I'm not an NCAA infractions lawyer (and don;t care to be), but I will say this: if you want to penalize an entire program (death penalty, bowls inelegibility, whatever) for the actions of individual players, you should probably start with FELONIES (i.e. a crime) and work your way down to accepting Nuggets tickets (i.e. not a crime). Seems to me that public safety should take priority over free pizza.
In short, if the latter calls for program-wide penalties (as opposed to penalizing the individual player or booster in question), then the former should as well.
I'm sure the good citizens of Austin that were robbed at gunpoint in their own homes by some of our finest would much prefer that those kids were out accepting a free meal or a free ride.

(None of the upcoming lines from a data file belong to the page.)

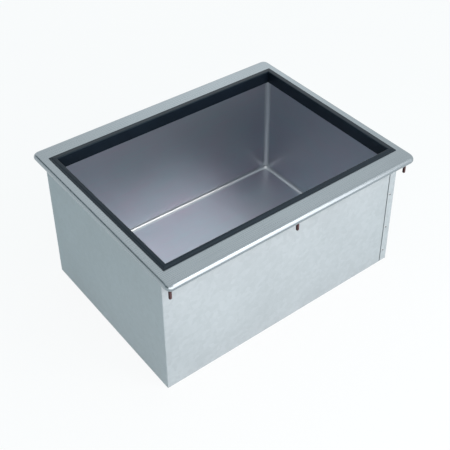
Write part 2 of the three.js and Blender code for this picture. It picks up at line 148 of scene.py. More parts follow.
def galvanised_sheet():
    # Hot-dip galvanised steel sheet: a dull zinc coat frozen in crystals about 9 mm wide, each with its
    # own slight tint and gloss, under a faint cloudy bloom.
    material, tree = new_material("hot_dip_galvanised_sheet")
    place = node(tree, "TexCoord")["Object"]
    bent = node(tree, "TexNoise", {"Vector": place, "Scale": 1 / (14 * MM), "Detail": 2.0})["Color"]
    push = 6 * MM
    pushed = node(tree, "VectorMath", {0: bent, 1: (push, push, push)}, operation="MULTIPLY")[0]
    moved = node(tree, "VectorMath", {0: place, 1: pushed}, operation="ADD")[0]
    crystal = node(tree, "TexVoronoi", {"Vector": moved, "Scale": 1 / (9 * MM)})["Color"]
    tint = node(tree, "SeparateColor", {"Color": crystal})["Red"]
    cloud = node(tree, "TexNoise", {"Vector": place, "Scale": 1 / (120 * MM), "Detail": 4.0})["Fac"]
    fine = node(tree, "TexNoise", {"Vector": place, "Scale": 1 / (1.5 * MM), "Detail": 2.0})["Fac"]
    spangle = node(tree, "Mix", {"Factor": 0.6, 2: tint, 3: cloud}, data_type="FLOAT")[0]
    both = node(tree, "Mix", {"Factor": 0.25, 2: spangle, 3: fine}, data_type="FLOAT")[0]
    zinc = node(tree, "ValToRGB", {"Fac": both},
                ((0.2, "#A1A4A7"), (0.5, "#A9ACAF"), (0.8, "#B1B4B7")))["Color"]
    # Painted shade along each seam, where the lap ends: a dark line about 2 mm wide that stands in for the
    # shadow under the lap's edge.
    seam_from_middle, seam_shade_half = 278.4 * MM, 1.3 * MM
    spot = node(tree, "SeparateXYZ", {"Vector": place})
    side = node(tree, "Math", {0: spot["Y"]}, operation="SIGN")[0]
    run = node(tree, "Math", {0: spot["X"], 1: side}, operation="MULTIPLY")[0]
    gap = node(tree, "Math", {0: run, 1: seam_from_middle}, operation="ADD")[0]
    off = node(tree, "Math", {0: gap}, operation="ABSOLUTE")[0]
    painted_seam_shade = node(tree, "MapRange", {"Value": off, "From Min": seam_shade_half / 2, "From Max": seam_shade_half,
                                    "To Min": 0.75, "To Max": 0.0})[0]
    # The painted seam shade darkens the zinc here.
    base = node(tree, "Mix", {"Factor": painted_seam_shade, 6: zinc, 7: linear("#3A4244")}, data_type="RGBA")[2]
    rough = node(tree, "MapRange", {"Value": tint, "To Min": 0.46, "To Max": 0.56})[0]
    raised = node(tree, "Bump", {"Height": fine, "Strength": 0.08, "Distance": 0.1 * MM})[0]
    shader = node(tree, "BsdfPrincipled", {
        "Base Color": base, "Metallic": 0.15, "Roughness": rough, "Normal": raised})[0]
    node(tree, "OutputMaterial", {"Surface": shader})
    return material


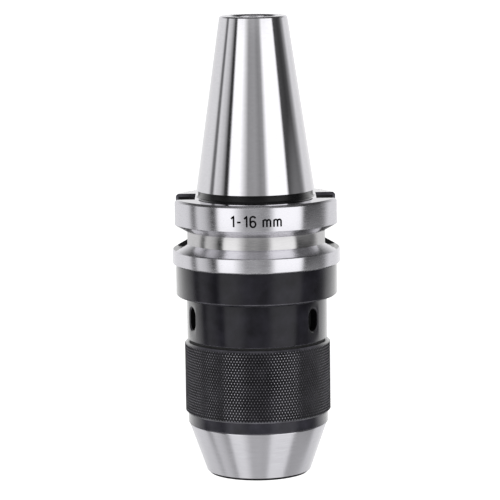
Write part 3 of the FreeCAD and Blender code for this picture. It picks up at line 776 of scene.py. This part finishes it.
def knurled_grip():
    """The grip sleeve, with a raised diamond knurl of 1 mm pitch at 30 degrees.

    Crests and valleys alternate along rows that are half a diamond apart. Every crest is a
    small flat, left by the bar's turned surface, and four flanks lead down from it.
    """
    top, bottom = GRIP_TOP - GRIP_CHAMFER, GRIP_BOTTOM + GRIP_CHAMFER
    columns = 2 * round(2 * math.pi * GRIP_RADIUS / (KNURL_PITCH / math.cos(KNURL_LEAN)))
    rows = math.floor((top - bottom) / (KNURL_PITCH / math.sin(KNURL_LEAN) / 2))
    vertices, faces, finishes = [], [], []

    def point(radius, column, level):
        """Adds a vertex, and gives its number."""
        vertices.append(on_circle(radius, column / columns, level))
        return len(vertices) - 1

    def row_level(row):
        return bottom + (top - bottom) * row / rows

    def face(finish, *corners):
        faces.append(corners)
        finishes.append(finish)

    valley, crest = {}, {}
    for row in range(rows + 1):
        past_end = (row == rows) - (row == 0)  # the end rows' valleys run out into the chamfers
        for column in range(columns):
            if (column + row) % 2:
                level = row_level(row) + past_end * KNURL_DEPTH
                valley[column, row] = point(GRIP_RADIUS - KNURL_DEPTH, column, level)
                continue
            sides = {
                "west": point(GRIP_RADIUS, column - KNURL_FLAT, row_level(row)),
                "east": point(GRIP_RADIUS, column + KNURL_FLAT, row_level(row)),
            }
            if row < rows:
                sides["north"] = point(GRIP_RADIUS, column, row_level(row + KNURL_FLAT))
            if row > 0:
                sides["south"] = point(GRIP_RADIUS, column, row_level(row - KNURL_FLAT))
            crest[column, row] = sides
            order = [sides[s] for s in ("west", "south", "east", "north") if s in sides]
            face(KNURL_CREST, *order)
    for (column, row), sides in crest.items():
        for along, step in (("east", 1), ("west", -1)):
            beside = valley[(column + step) % columns, row]
            for up, rise in (("north", 1), ("south", -1)):
                if up in sides:
                    face(KNURL_BLACK, sides[along], beside, valley[column, row + rise], sides[up])

    # The plain rings of the sleeve, from the top of the knurl round the inside to its bottom,
    # each with the finish of the face that follows
    ends = [
        (GRIP_RADIUS - GRIP_CHAMFER, GRIP_TOP, BLACKED_RING),
        (HOUSING_SPIGOT_RADIUS, GRIP_TOP, BLACKED_RING),
        (HOUSING_SPIGOT_RADIUS, SPIGOT_END, BLACKED_RING),
        (GUIDE_RADIUS, SPIGOT_END, BLACKED_RING),
        (GUIDE_RADIUS, CONE_TOP, BLACKED_RING),
        (NOSE_SPIGOT_RADIUS, CONE_TOP, BLACKED_RING),
        (NOSE_SPIGOT_RADIUS, RING_BOTTOM, BLACKED_RING),
        # The ring's chamfer takes the lighter grey of the painted edge highlight
        (RING_RADIUS - RING_CHAMFER, RING_BOTTOM, EDGE_HIGHLIGHT_GREY),
        (RING_RADIUS, RING_BOTTOM + RING_CHAMFER, BLACKED_RING),
        (RING_RADIUS, GRIP_BOTTOM + RING_FILLET, BLACKED_RING),
        (RING_RADIUS + RING_FILLET, GRIP_BOTTOM, BLACKED_RING),
        (GRIP_RADIUS - GRIP_CHAMFER, GRIP_BOTTOM, BLACKED_RING),
    ]
    rings = [[point(radius, k, level) for k in range(columns)] for radius, level, _ in ends]
    for (_, _, finish), here, there in zip(ends, rings, rings[1:]):
        for column in range(columns):
            after = (column + 1) % columns
            face(finish, here[column], here[after], there[after], there[column])
    # Where the knurl runs out into the chamfers, its ends take the lighter grey of the painted edge
    # highlight
    for row, ring in ((rows, rings[0]), (0, rings[-1])):
        for column in range(columns):
            after = (column + 1) % columns
            if (column, row) in crest:
                sides = crest[column, row]
                face(EDGE_HIGHLIGHT_GREY, sides["east"], valley[after, row], ring[after], ring[column])
                face(EDGE_HIGHLIGHT_GREY, sides["west"], sides["east"], ring[column])
            else:
                beside = crest[after, row]["west"]
                face(EDGE_HIGHLIGHT_GREY, valley[column, row], beside, ring[after], ring[column])
    grip = finish_mesh("knurled_sleeve_body", vertices, faces, finishes, corner_angle=20.0)
    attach(grip, "sleeve")
    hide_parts("knurled_sleeve")


def nose():
    """The satin-turned nose, whose inner cone closes the jaws."""
    end = NOSE_TOP_RADIUS - (RING_BOTTOM - NOSE_BOTTOM) * NOSE_SLOPE
    end_edge = end + NOSE_END_CHAMFER * NOSE_SLOPE
    mouth = GUIDE_RADIUS - (CONE_TOP - NOSE_BOTTOM) * CONE_SLOPE
    groove_low = RING_BOTTOM + NOSE_GROOVE_RISE - NOSE_GROOVE_HALF
    groove_top = RING_BOTTOM + NOSE_GROOVE_RISE + NOSE_GROOVE_HALF
    groove_floor = NOSE_SPIGOT_RADIUS - NOSE_GROOVE_DEPTH
    top_edge = NOSE_TOP_RADIUS - NOSE_TOP_CHAMFER * NOSE_SLOPE
    outline = [
        (mouth, NOSE_BOTTOM, NOSE_STEEL),
        (end_edge - NOSE_END_CHAMFER, NOSE_BOTTOM, FACED_STEEL),
        (end_edge, NOSE_BOTTOM + NOSE_END_CHAMFER, NOSE_STEEL),
        (top_edge, RING_BOTTOM - NOSE_TOP_CHAMFER, NOSE_STEEL),
        (NOSE_TOP_RADIUS - NOSE_TOP_CHAMFER, RING_BOTTOM, NOSE_STEEL),
        (NOSE_SPIGOT_RADIUS, RING_BOTTOM, NOSE_STEEL),
        (NOSE_SPIGOT_RADIUS, groove_low, NOSE_STEEL),
        (groove_floor, groove_low, NOSE_STEEL),
        (groove_floor, groove_top, NOSE_STEEL),
        (NOSE_SPIGOT_RADIUS, groove_top, NOSE_STEEL),
        (NOSE_SPIGOT_RADIUS, CONE_TOP, NOSE_STEEL),
        (GUIDE_RADIUS, CONE_TOP, NOSE_STEEL),
    ]
    body = turned("nose_cone_body", outline)
    break_edges(body)
    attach(body, "sleeve")
    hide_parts("nose_cone")


# ------------------------------------------------------------------ inner pieces


INNER_FINISH = {
    "screw_nut": NUT_BRONZE,
    "nut_lock_pin": JAW_STEEL,
    "dust_seal_ring": SEAL_RUBBER,
    "lower_race": BEARING_STEEL,
    "thrust_collar": JAW_STEEL,
    "collar_lock_screws": BLACKED_STEEL,
    "upper_race": BEARING_STEEL,
    "seam_seal": SEAL_RUBBER,
    "nose_seal_ring": SEAL_RUBBER,
    "jaw_guide": JAW_STEEL,
    "guide_keys": JAW_STEEL,
    "bearing_balls": BEARING_STEEL,
    "ball_cage": CAGE_BRASS,
    "spindle": JAW_STEEL,
    "jaw_1": JAW_STEEL,
    "jaw_2": JAW_STEEL,
    "jaw_3": JAW_STEEL,
}


def finish_inner_pieces():
    """The finishes of the pieces that keep the frame's own meshes."""
    for name, finish in INNER_FINISH.items():
        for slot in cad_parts[name].material_slots:
            slot.material = finish


# ------------------------------------------------------------------ studio


# What the polished steel mirrors, by the angle round the chuck from the camera's side towards
# +X: (degrees, brightness). Two tall softboxes stand in front, with black flags beside them.
STUDIO = [
    (-180, 1.0),
    (-160, 1.0),
    (-140, 0.98),
    (-112, 1.0),
    (-104, 0.9),
    (-98, 0.2),
    (-93, 0.2),
    (-88, 1.0),
    (-74, 0.75),
    (-66, 0.3),
    (-63, 0.04),
    (-57, 0.04),
    (-53, 1.6),
    (-32, 1.6),
    (-23, 0.95),
    (-15, 0.42),
    (0, 0.46),
    (10, 0.34),
    (18, 0.42),
    (27, 1.6),
    (64, 1.6),
    (69, 0.1),
    (86, 0.06),
    (97, 0.1),
    (108, 0.4),
    (119, 0.98),
    (140, 0.98),
    (160, 1.05),
    (180, 1.0),
]
CARD_WAY = (1.0, 0.0, -0.36)  # towards a grey card, low on the right
CARD_LEVEL = 0.24
TABLE_LEVEL = 0.76
SHADOW_WAY = (0.0, 0.7, -1.0)  # towards the chuck's own shadow, low behind it
SHADOW_LEVEL = 0.03


def grey(level):
    return (level, level, level)


def studio_walls(tree, parts):
    """The studio's brightness by the angle round the chuck."""
    toward = add_node(tree, "ShaderNodeMath", {"operation": "MULTIPLY"}, {0: parts["Y"], 1: -1.0})
    angle = add_node(
        tree, "ShaderNodeMath", {"operation": "ARCTAN2"}, {0: parts["X"], 1: toward.outputs[0]}
    )
    full_turn = {"Value": angle.outputs[0], "From Min": -math.pi, "From Max": math.pi}
    part_of_turn = add_node(tree, "ShaderNodeMapRange", inputs=full_turn).outputs["Result"]
    bands = add_node(tree, "ShaderNodeValToRGB", inputs={"Fac": part_of_turn})
    brightest = max(level for _, level in STUDIO)
    stops = bands.color_ramp.elements
    while len(stops) < len(STUDIO):
        stops.new(0.5)
    for stop, (degrees, level) in zip(stops, STUDIO):
        stop.position = (degrees + 180) / 360
        stop.color = (*grey(level / brightest), 1.0)
    return add_node(
        tree,
        "ShaderNodeVectorMath",
        {"operation": "SCALE"},
        {0: bands.outputs["Color"], "Scale": brightest},
    ).outputs[0]


def studio_light():
    """A round studio drawn in the world. The camera sees plain white in its place."""
    world = bpy.data.worlds.new("studio")
    bpy.context.scene.world = world
    world.use_nodes = True
    tree = world.node_tree
    tree.nodes.clear()
    way = add_node(tree, "ShaderNodeTexCoord").outputs["Generated"]
    parts = add_node(tree, "ShaderNodeSeparateXYZ", inputs={0: way}).outputs
    toward_card, toward_shadow = [
        add_node(
            tree, "ShaderNodeVectorMath", {"operation": "DOT_PRODUCT"}, {0: way, 1: direction}
        ).outputs["Value"]
        for direction in (CARD_WAY, SHADOW_WAY)
    ]
    # Each span takes a value from none of the layer to all of it
    card, overhead, in_front, table, shadow = [
        add_node(tree, "ShaderNodeMapRange", inputs=span).outputs["Result"]
        for span in (
            {"Value": toward_card, "From Min": 0.98, "From Max": 1.04},
            {"Value": parts["Z"], "From Min": 0.35, "From Max": 0.6},
            {"Value": parts["Y"], "From Min": -0.2, "From Max": -0.4, "To Min": 0.07, "To Max": 0.75},
            {"Value": parts["Z"], "From Min": -0.35, "From Max": -0.5, "To Max": 0.66},
            {"Value": toward_shadow, "From Min": 0.95, "From Max": 1.03},
        )
    ]
    seen = add_node(tree, "ShaderNodeLightPath").outputs["Is Camera Ray"]
    room = studio_walls(tree, parts)
    for share, light in (
        (card, grey(CARD_LEVEL)),
        (overhead, in_front),
        (table, grey(TABLE_LEVEL)),
        (shadow, grey(SHADOW_LEVEL)),
        (seen, grey(1.0)),
    ):
        # In its vector form the node mixes its inputs 4 and 5 into its output 1
        layer = {"Factor": share, 4: room, 5: light}
        room = add_node(tree, "ShaderNodeMix", {"data_type": "VECTOR"}, layer).outputs[1]
    glow = add_node(tree, "ShaderNodeBackground", inputs={"Color": room})
    add_node(tree, "ShaderNodeOutputWorld", inputs={"Surface": glow.outputs[0]})


def floor():
    """A wide pale floor, bright enough to run into the white room, and clear from below."""
    material, tree, shader = new_material("pale_floor")
    look = {
        "Base Color": linear("#f4f4f4"),
        "Roughness": 0.8,
        "Emission Color": linear("#ffffff"),
        "Emission Strength": 0.8,
    }
    set_inputs(tree, shader, look)
    below = add_node(tree, "ShaderNodeNewGeometry").outputs["Backfacing"]
    clear = add_node(tree, "ShaderNodeBsdfTransparent").outputs[0]
    one_sided = add_node(
        tree, "ShaderNodeMixShader", inputs={0: below, 1: shader.outputs[0], 2: clear}
    )
    set_inputs(tree, tree.nodes["Material Output"], {"Surface": one_sided.outputs[0]})
    reach = 4000
    corners = [
        (x * reach, y * reach, NOSE_BOTTOM) for x, y in ((-1, -1), (1, -1), (1, 1), (-1, 1))
    ]
    sheet = finish_mesh("floor", corners, [(0, 1, 2, 3)], [material])
    sheet.visible_glossy = False


def camera():
    """A long lens a metre away, a little above the chuck's middle."""
    distance, elevation, lean = 1001.5, math.radians(8.26), math.radians(-0.78)
    aim = Vector((-2.35, 0, -22.52))
    data = bpy.data.cameras.new("camera")
    data.lens = 191.8
    data.sensor_width = 36.0
    data.clip_start = 0.05
    data.clip_end = 20.0
    holder = bpy.data.objects.new("camera", data)
    bpy.context.scene.collection.objects.link(holder)
    back = Vector((0, -math.cos(elevation), math.sin(elevation)))
    turn = (-back).to_track_quat("-Z", "Y").to_matrix().to_4x4()
    spot = Matrix.Translation((aim + back * distance) * MM)
    holder.matrix_world = spot @ turn @ Matrix.Rotation(lean, 4, "Z")
    bpy.context.scene.camera = holder


shank()
stud_thread()
capacity_mark()
neck()
knurled_grip()
nose()
finish_inner_pieces()
studio_light()
floor()
camera()
bpy.context.scene.view_settings.view_transform = "Standard"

Like it or not, turning coaching staffs into private FBI's where they have to wiretap, dumpster dive, and tail every kid that shows up with a new earing 24 hours a day creates real problems under our system of laws. (Indeed, its probably illegal to require players to say how "poor" their families are). These guys don't have subpoena power, so if the kid lies to them and says its a zircon they bought on Ebay, there is not a whole hell of a lot they can do about it.
Againt, punish the hell out of the kid and third parties involved, and even have the NCAA suspend coaches that "failed to monitor", but don't punish the other players unless the coaches or employees of the school were directly involved.